Das heranças que tive, acho que a maior de todas foi a
esportiva. Poderiam me perguntar sobre aquela dos princípios, do caráter, da
moral... e eu responderia que as tive também. Mas é que, no esporte, todas essas
podem ser reaprendidas, amplificadas, repensadas. Um dia, eu me dirigi assim a
ele: “Pai, quero te agradecer solenemente pela herança esportiva que o senhor
nos deu, a mim e a meu irmão”. E ele chorou ao ouvir isso, imediatamente
comovido e realizado, como homem e como pai. Sempre foi um grande atleta, em vários
esportes. Conquistou mais troféus e medalhas do que eu e meu irmão juntos. Isso
aconteceu há uns dois anos e volta e meia ele me recorda o dito, por querer
reviver. Chorou por que sabe, melhor do que ninguém, a gratidão do
reconhecimento e o significado preciso, concreto e incalculável, que o esporte
proporciona a uma vida.
Há muitos
tipos de alegria, e muitas delas semelhantes. Há muitos tipos de alegrias, e muitas
delas inconfundíveis. A do esporte é uma destas. Experimenta-se, por exemplo, no
amor, na paixão, alegrias que não podem ser comparadas – porque nós as sentimos
únicas. E no esporte é também assim. Quem pratica, sabe. Quem acompanhou as
olimpíadas também pôde perceber isso, nos pontos decisivos, nas vitórias apertadas
ou incontestáveis. Só quem vive isso sabe a sensação e a verdade únicas, “incontidas”
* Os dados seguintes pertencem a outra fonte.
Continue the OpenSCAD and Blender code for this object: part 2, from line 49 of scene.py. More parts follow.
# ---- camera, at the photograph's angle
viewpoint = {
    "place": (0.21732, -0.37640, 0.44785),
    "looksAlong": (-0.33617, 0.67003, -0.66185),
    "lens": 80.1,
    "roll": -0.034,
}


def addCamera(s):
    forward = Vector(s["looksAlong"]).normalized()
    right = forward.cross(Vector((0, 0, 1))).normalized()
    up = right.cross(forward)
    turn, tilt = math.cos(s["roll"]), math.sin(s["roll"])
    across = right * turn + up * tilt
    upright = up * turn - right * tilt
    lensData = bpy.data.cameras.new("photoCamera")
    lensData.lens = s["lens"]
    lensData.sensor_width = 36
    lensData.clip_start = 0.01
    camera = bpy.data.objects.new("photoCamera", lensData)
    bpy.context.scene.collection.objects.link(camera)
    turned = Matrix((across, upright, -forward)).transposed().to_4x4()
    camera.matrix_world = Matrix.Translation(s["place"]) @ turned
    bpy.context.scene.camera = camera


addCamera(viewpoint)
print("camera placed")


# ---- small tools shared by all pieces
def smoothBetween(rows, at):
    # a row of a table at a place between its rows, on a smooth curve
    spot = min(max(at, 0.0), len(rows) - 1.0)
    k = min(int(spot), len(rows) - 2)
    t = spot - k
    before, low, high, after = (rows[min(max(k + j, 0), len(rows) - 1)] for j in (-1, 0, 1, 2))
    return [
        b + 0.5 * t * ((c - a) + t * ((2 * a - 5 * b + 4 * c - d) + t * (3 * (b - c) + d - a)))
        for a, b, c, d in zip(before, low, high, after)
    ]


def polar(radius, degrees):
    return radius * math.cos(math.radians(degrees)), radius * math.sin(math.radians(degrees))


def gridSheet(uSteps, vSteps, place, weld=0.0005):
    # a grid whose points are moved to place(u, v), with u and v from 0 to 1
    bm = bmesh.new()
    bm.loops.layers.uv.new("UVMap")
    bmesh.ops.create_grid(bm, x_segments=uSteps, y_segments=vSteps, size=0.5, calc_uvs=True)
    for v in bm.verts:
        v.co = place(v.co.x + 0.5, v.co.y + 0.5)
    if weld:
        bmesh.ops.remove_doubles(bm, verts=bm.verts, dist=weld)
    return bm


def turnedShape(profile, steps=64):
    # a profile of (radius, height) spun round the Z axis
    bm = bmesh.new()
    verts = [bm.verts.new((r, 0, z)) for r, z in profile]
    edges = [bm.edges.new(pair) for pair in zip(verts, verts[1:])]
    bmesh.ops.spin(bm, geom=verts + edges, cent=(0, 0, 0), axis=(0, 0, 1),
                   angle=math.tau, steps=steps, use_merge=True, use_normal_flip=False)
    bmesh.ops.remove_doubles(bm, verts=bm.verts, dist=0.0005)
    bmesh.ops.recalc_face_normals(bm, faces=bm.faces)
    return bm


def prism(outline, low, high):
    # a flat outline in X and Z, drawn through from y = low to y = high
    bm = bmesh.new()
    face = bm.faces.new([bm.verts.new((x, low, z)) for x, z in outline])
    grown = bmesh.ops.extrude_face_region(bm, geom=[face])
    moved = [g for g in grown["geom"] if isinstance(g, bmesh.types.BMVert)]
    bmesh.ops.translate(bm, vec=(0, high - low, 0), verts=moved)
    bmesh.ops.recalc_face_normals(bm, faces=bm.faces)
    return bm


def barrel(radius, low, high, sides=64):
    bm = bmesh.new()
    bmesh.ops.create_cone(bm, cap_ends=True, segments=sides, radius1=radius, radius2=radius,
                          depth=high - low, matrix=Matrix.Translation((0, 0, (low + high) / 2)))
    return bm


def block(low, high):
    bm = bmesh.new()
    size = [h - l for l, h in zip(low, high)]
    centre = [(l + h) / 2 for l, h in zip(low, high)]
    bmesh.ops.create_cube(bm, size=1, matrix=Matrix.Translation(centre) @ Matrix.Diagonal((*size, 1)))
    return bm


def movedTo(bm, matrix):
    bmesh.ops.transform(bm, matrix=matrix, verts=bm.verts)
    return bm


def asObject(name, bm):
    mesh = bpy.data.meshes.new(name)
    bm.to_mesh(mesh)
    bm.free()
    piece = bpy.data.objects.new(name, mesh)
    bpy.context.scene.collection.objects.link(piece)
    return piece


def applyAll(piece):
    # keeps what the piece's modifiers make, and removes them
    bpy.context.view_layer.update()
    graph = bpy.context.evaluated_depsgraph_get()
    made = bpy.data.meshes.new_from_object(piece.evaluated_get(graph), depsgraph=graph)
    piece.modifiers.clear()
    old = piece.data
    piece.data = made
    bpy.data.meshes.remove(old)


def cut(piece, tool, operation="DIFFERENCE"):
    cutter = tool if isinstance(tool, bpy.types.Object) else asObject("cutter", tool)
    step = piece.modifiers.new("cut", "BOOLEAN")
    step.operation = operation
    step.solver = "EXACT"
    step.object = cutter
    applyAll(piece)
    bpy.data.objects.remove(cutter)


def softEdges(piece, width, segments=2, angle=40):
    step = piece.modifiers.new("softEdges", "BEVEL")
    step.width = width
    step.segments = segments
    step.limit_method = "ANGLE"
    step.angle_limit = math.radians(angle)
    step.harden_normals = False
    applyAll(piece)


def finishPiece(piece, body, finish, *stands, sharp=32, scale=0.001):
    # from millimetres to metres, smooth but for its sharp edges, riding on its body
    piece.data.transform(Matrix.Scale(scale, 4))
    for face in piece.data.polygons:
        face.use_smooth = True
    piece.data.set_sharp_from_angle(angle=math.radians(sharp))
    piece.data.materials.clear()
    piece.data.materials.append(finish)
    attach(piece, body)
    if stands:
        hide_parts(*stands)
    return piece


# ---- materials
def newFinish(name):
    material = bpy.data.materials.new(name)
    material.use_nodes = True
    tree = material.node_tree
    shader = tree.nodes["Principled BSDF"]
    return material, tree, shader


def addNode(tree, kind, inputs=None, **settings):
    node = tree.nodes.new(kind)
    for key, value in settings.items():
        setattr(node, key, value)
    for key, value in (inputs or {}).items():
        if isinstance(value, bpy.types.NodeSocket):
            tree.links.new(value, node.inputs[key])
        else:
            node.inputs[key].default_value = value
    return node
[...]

em um grito espontâneo de vitória. Mas não
são apenas vitórias. E o esporte pode ensinar também a perder, a lidar com as
frustrações, mas persistir no aprimoramento, a conviver com a dor e a saber,
pacientemente, que ela passa; ensina relutar a desistir, a enfrentar os medos, a
dedicar-se. Proporciona um grande prazer ao corpo e um enorme proveito ao espírito,
o de poder ensinar também a conviver consigo mesmo, a ponto de saber gozar o “estar
sozinho”, nos treinos ou nas renúncias, ou a entregar-se totalmente na
congregação de gentes várias, que ainda podem se tornar amigas.
Escrevo essa
pequena crônica por meu pai e por dois dias seguidos. Ontem, acordei de manhã e
pedalei após ter tido um início chato de manhã. Voltei revigorado, como quem
reacordasse para o dia. Hoje, surfei com pessoas incríveis, que fazem
do esporte um modo muito bonito e generoso de viver.